Defer, pending availability of precursal work by IOPs and other organizations.

Note. Working Group 3 (Water resource management), recognized the significance of agriculture to their work, its members from IWMI, RIZA and CBD are drafting a short (half a page) outline of the desired product, in consultation with members of other working groups, which could be circulated amongst potential lead organizations.

 

Ramsar sites – monitoring:

Review and evaluate the Man and the Biosphere Programme’s procedure for Biosphere Reserve Integrated Monitoring (BRIM), once developed, and advise on its application to the monitoring of the ecological character of Ramsar sites and other wetlands [R11.2.iii] (Resolution VIII.7)
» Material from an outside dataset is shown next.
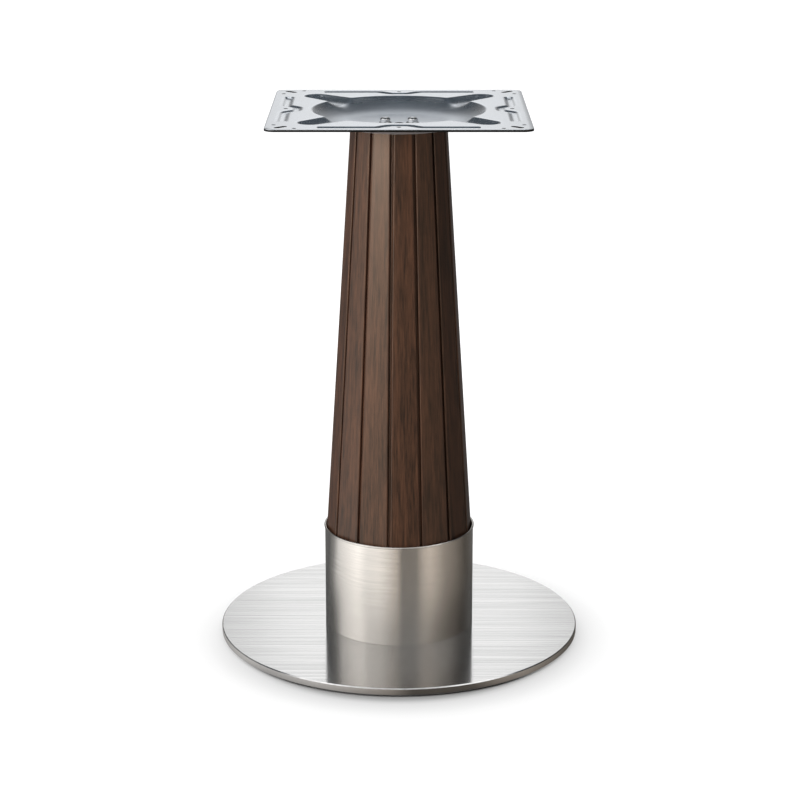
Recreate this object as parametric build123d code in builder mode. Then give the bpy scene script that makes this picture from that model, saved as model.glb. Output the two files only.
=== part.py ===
from build123d import *
from math import acos, atan, cos, degrees, hypot, pi, radians, sin, sqrt, tan
import os

os.makedirs("parts", exist_ok=True)

# Pedestal base for a dining or cafe table. All sizes are millimetres.
# The origin is on the floor, under the centre of the column. +Z is up and the front is -Y.

# Overall
TOTAL_HEIGHT = 730.0            # floor to the face that carries the table top
SEAT_CLEARANCE = 0.1            # glue line between wooden parts and round parts
PIN_CLEARANCE = 0.05            # radial, for pins and screws in their holes

# Foot disc
DISC_DIAMETER = 495.0
DISC_THICKNESS = 10.0
DISC_EDGE_CHAMFER = 1.2

# Glides under the disc
GLIDE_COUNT = 6
GLIDE_INSET = 25.0              # disc edge to glide centre
GLIDE_PAD_DIAMETER = 22.0
GLIDE_PAD_THICKNESS = 2.0
GLIDE_PAD_CHAMFER = 0.6
GLIDE_PIN_DIAMETER = 8.0
GLIDE_PIN_LENGTH = 5.0
GLIDE_HOLE_DEPTH = 6.0

# Countersunk screws that hold the column's core down on the disc
SCREW_COUNT = 4
SCREW_INSET = 20.0              # foot flange edge to screw centre
SCREW_DIAMETER = 8.0
SCREW_HEAD_DIAMETER = 16.0
SCREW_LENGTH = 17.0
SCREW_HOLE_CLEARANCE = 0.5
SCREW_SOCKET_ACROSS_FLATS = 5.0
SCREW_SOCKET_DEPTH = 3.0
COUNTERSINK_ANGLE = 90.0

# Welded steel core: foot flange, tube and head flange
FLANGE_THICKNESS = 8.0
FLANGE_GAP = 4.0                # flange rim to the inner faces of the staves
TUBE_DIAMETER = 60.0
TUBE_WALL = 3.0

# Wooden column of flat tapered staves
STAVE_COUNT = 14
STAVE_THICKNESS = 14.0
COLUMN_TOP_RADIUS = 65.0        # axis to a corner of the column, at its top
COLUMN_FOOT_RADIUS = 100.3      # the same inside the collar, where the column is straight
SEAM_ANGLE = -8.0               # the seam nearest the front, in degrees to its right
GROOVE_WIDTH = 4.5
GROOVE_DEPTH = 4.0
STAVE_CHAMFER = 1.2

# Wooden formers that the staves are glued round
FORMER_THICKNESS = 18.0
FORMER_MIDDLE_HEIGHT = 430.0    # floor to the middle former's lower face

# Steel collar round the foot of the column
COLLAR_HEIGHT = 142.0
COLLAR_WALL = 1.5
COLLAR_CLEARANCE = 0.7          # column corners to the collar's wall
RIM_CLEARANCE = 0.3             # column corners to the collar's rolled rim
RIM_WIDTH = 3.0
RIM_SIDES = 12                  # the rolled rim's round section is drawn with this many sides

# Pressed steel top plate
PLATE_SIDE = 338.0
PLATE_CORNER_RADIUS = 14.0
PLATE_GAUGE = 3.0
PLATE_EDGE_CHAMFER = 0.5
DISH_RIM_RADIUS = 115.0
DISH_DEPTH = 19.0
DISH_FLOOR_MARGIN = 1.0         # flat floor beyond the column's corners
ARM_DEPTH = 8.0
ARM_TIP_REACH = 176.0           # plate centre to the end of an arm, along the diagonal
ARM_TIP_RADIUS = 17.0
ARM_ROOT_RADIUS = 23.0          # half width where the arm runs into the dish
ARM_ROOT_REACH = 92.0
ARM_DRAFT = 35.0
ARM_FLOOR_RADIUS = 8.0
BEAD_WIDTH = 12.0
BEAD_DEPTH = 3.0
BEAD_DRAFT = 50.0
BEAD_FLOOR_RADIUS = 1.0
BEAD_INSET = 20.0               # plate edge to the bead's centre line
BEAD_HALF_LENGTH = 102.0
BEAD_BUMP_HALF_FOOT = 27.0      # the bead steps inwards round each mid-side hole
BEAD_BUMP_HALF_TOP = 12.0
BEAD_BUMP_HEIGHT = 15.0
BEAD_BEND_RADIUS = 12.0
PRESS_RADIUS = 4.0              # rounding where the flat face turns into dish and arms
RIDGE_RADIUS = 8.0              # rounding where the arms run into the dish

# Holes in the top plate
MID_HOLE_CIRCLE_DIAMETER = 298.0
MID_HOLE_DIAMETER = 6.0
CORNER_HOLE_NEAR = 131.0        # the two coordinates of each small corner hole
CORNER_HOLE_FAR = 158.0
CORNER_HOLE_DIAMETER = 5.5
SLOT_REACH = 210.0              # plate centre to slot centre, along the diagonal
SLOT_WIDTH = 8.0
SLOT_LENGTH = 20.0
CENTRE_HOLE_DIAMETER = 12.0

# Flange bolts that hold the plate to the head flange
BOLT_SPACING = 36.0
BOLT_DIAMETER = 8.0
BOLT_LENGTH = 16.0
BOLT_HOLE_CLEARANCE = 0.5
BOLT_FLANGE_DIAMETER = 17.0
BOLT_FLANGE_THICKNESS = 1.8
BOLT_FLANGE_SLOPE = 35.0        # of the flange's rim, from upright
BOLT_HEX_ACROSS_FLATS = 13.0
BOLT_HEAD_HEIGHT = 8.0
BOLT_CROWN_ANGLE = 60.0         # the turned crown's slope, from upright

# Two points nearer than this are the same point
TOLERANCE = 0.01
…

Defer pending availability of BRIM methodology – if available will be considered by WG1

Shared wetlands and wetland species – sustainable harvesting

Contribute to dissemination of research on sustainable harvesting, especially waterbirds [12.2.4]

No further action required of STRP.

The 2004 Global Waterbirds Conference will consider sustainable harvesting. The STRP Support Service is requested (Decision STRP11-14) to disseminate information concerning wetland-dependent species and their sustainable harvesting, including the outputs of the 2004 conference, to the STRP National Focal Points.